What you are asked to do: Gather all lines in the records below that include the word "from".

Material for this exercise:

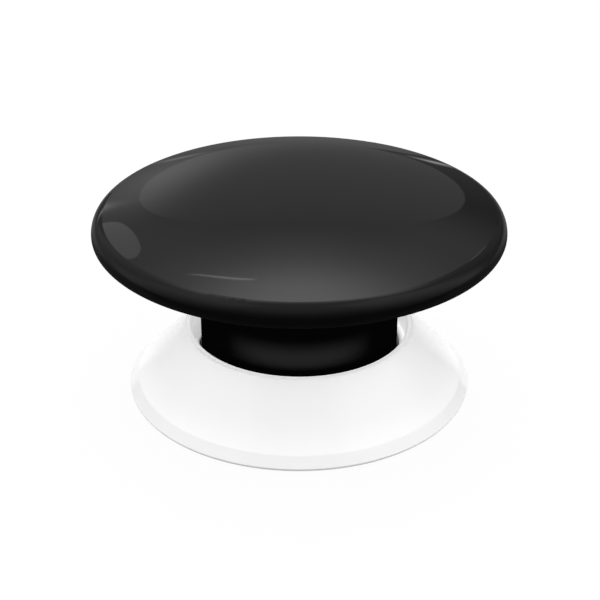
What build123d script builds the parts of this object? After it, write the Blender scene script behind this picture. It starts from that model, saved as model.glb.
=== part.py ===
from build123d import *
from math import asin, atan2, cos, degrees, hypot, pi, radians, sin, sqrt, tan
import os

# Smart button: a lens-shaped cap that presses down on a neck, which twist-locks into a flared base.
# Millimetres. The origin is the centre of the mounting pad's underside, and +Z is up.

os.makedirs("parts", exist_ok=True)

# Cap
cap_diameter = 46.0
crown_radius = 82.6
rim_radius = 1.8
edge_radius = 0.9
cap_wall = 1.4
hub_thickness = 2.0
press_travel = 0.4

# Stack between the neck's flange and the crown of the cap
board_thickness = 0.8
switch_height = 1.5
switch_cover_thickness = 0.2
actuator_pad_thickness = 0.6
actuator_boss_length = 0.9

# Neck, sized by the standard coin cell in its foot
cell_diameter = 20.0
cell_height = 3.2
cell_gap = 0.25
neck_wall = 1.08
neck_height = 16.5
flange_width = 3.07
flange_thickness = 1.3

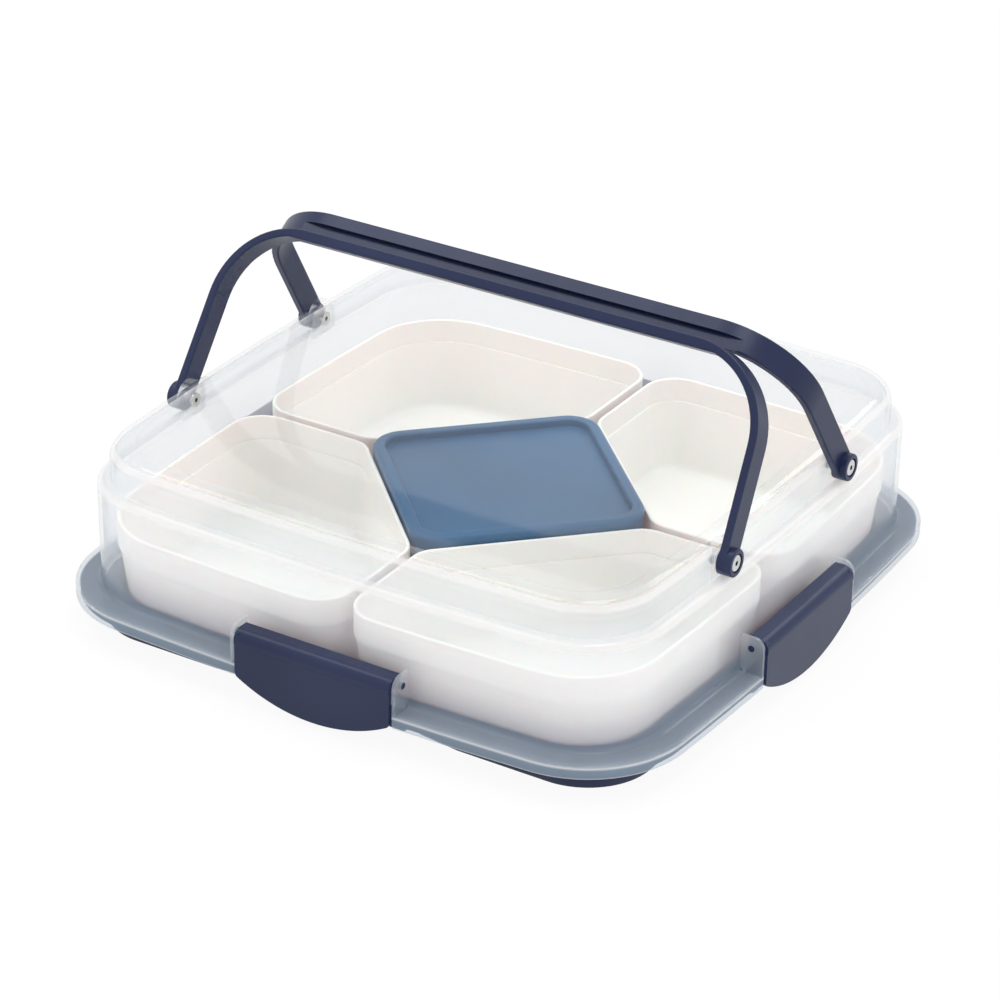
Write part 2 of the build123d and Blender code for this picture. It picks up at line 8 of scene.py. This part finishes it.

In response:
What build123d script builds the parts of this object? After it, write the Blender scene script behind this picture. It starts from that model, saved as model.glb.
from build123d import *
from math import asin, atan2, cos, degrees, hypot, pi, radians, sin, sqrt, tan